Later on in his speech, President Reagan told his audience: “As I looked out a moment ago from the Reichstag, that embodiment of German unity, I noticed words crudely spray-painted upon the wall, perhaps by a young Berliner.
“(They say) ‘This wall will fall. Beliefs become reality.’”
Reagan also said: “Yes, across Europe, this wall will fall. For it cannot withstand faith; it cannot withstand truth.
“This wall cannot withstand freedom.”
Anyway, that was in Germany some 29 years ago.
In the end, and in response to President Reagan’s request, the Berlin Wall fell; it was torn down.
And since it was man-made, it could not withstand faith or the truth; indeed, it could not withstand freedom.
What about the standoff between the residents of that tiny village at Mulinu’u called Sogi, and Prime Minster Tuilaepa, who is also the leader of what is considered the most powerful political party in the Commonwealth of Nations today, the Human Rights Protection Party?

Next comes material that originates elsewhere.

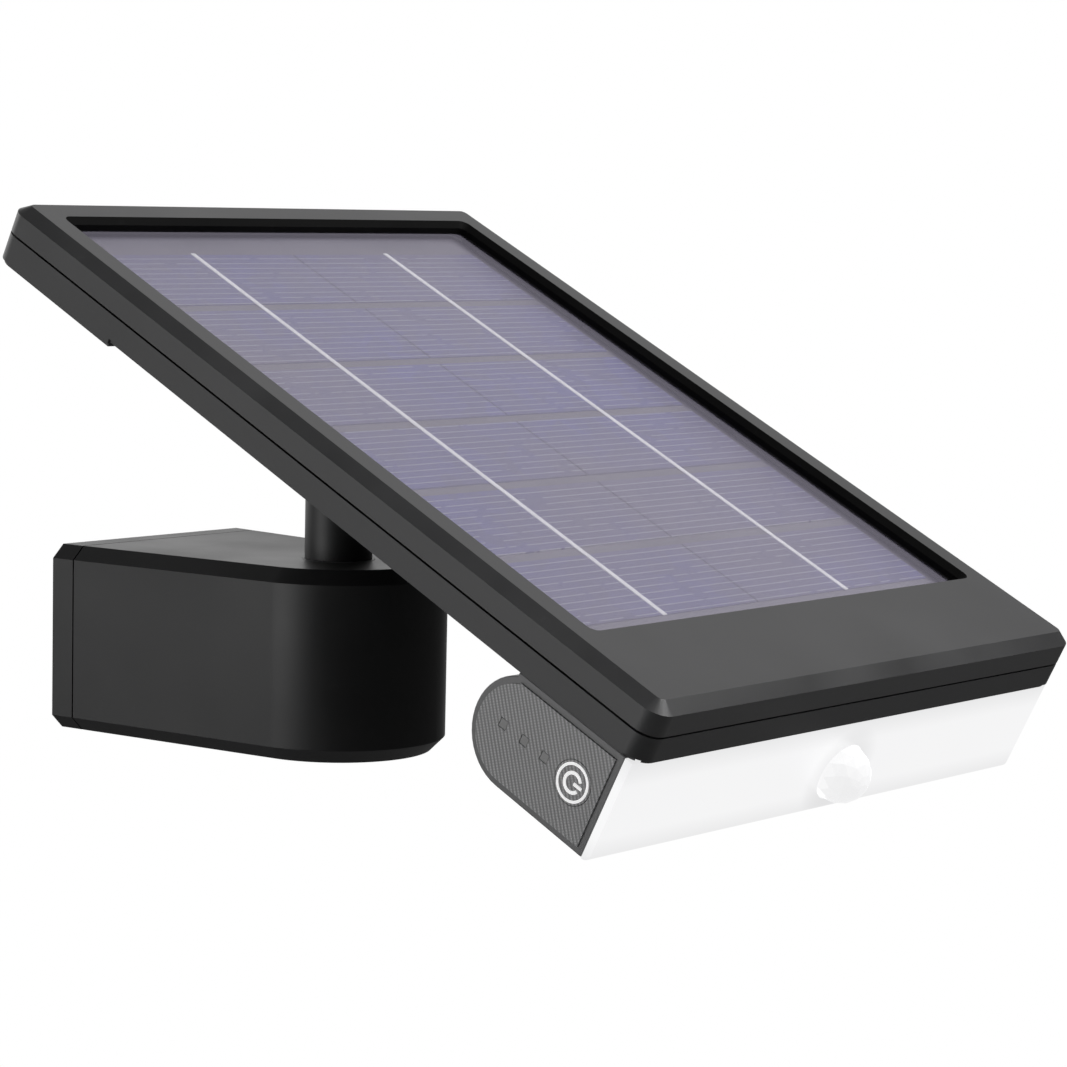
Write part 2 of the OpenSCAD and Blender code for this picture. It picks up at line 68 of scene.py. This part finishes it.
# the tilt pivot seen from the head's own centre: up the slope, and below the seam
PIVOT_UP_SLOPE = 49.15 * MM
PIVOT_BELOW_SEAM = 17.5 * MM


def largest_face_normal(obj):
    """Which way the broadest face of an object looks."""
    return max(obj.data.polygons, key=lambda p: p.area).normal.copy()


def head_matrix():
    """The head's own frame, and its tilt: origin in its seam's middle, Y up the slope, Z out of the glass."""
    up = largest_face_normal(nodes["solar_glass"])
    if up.z < 0:
        up = -up
    tilt = math.atan2(-up.y, up.z)
    pivot = Vector(next(j["pos_m"] for j in frame["joints"] if j["name"] == "head_tilt"))
    back = Matrix.Translation((0, -PIVOT_UP_SLOPE, PIVOT_BELOW_SEAM))
    return Matrix.Translation(pivot) @ Matrix.Rotation(tilt, 4, "X") @ back, tilt


HEAD, TILT = head_matrix()
TO_HEAD = HEAD.inverted()


def points_on_head(obj):
    """The points of an object's mesh in the head's own millimetres."""
    return [TO_HEAD @ (obj.matrix_world @ v.co) / MM for v in obj.data.vertices]


def corners(points):
    """Lowest and highest corner of the box round some points."""
    return [Vector(tuple(pick(p[i] for p in points) for i in range(3))) for pick in (min, max)]


# ---------- small building helpers ----------

def piece(name, bm, body, material):
    """A finished flat-shaded mesh that rides on a body."""
    mesh = bpy.data.meshes.new(name)
    bm.to_mesh(mesh)
    bm.free()
    obj = bpy.data.objects.new(name, mesh)
    bpy.context.scene.collection.objects.link(obj)
    mesh.materials.append(material)
    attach(obj, body)
    return obj


def modifier(obj, kind, **settings):
    """Adds a modifier with its settings."""
    mod = obj.modifiers.new(kind.lower(), kind)
    for key, value in settings.items():
        setattr(mod, key, value)


def place_on_head(bm):
    """Moves a mesh drawn in the head's own millimetres into the shared frame."""
    bmesh.ops.transform(bm, matrix=HEAD @ Matrix.Scale(MM, 4), verts=bm.verts)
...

What happens when a people are evicted from the land of their birth so that their freedom to choose, which is also their basic human right, is taken forcibly away from them by their government?
How can they maintain their faith in the truth, and be reassured that their freedom is always there to guide and be depended on?
Today, the “wall” – or standoff if you will - on the western end of Apia’s Beach Road, with Prime Minister Tuilaepa on one side, and the residents of Sogi on the other side, is synonymous with the Berlin War that President Reagan had ordered 29 years to be “torn down.”
And so, as we’re standing here listening, Reagan is saying out loud for the entire world to hear: “I call upon those responsible to dismantle it today.”
He is also saying: Prime Minister Tuilaepa sailele Malielegaoi, let the people of Sogi live on the land on which they were born. Be a man. Be a leader. Tear this wall and this silly standoff down!
Have a peaceful Sunday Samoa, God bless.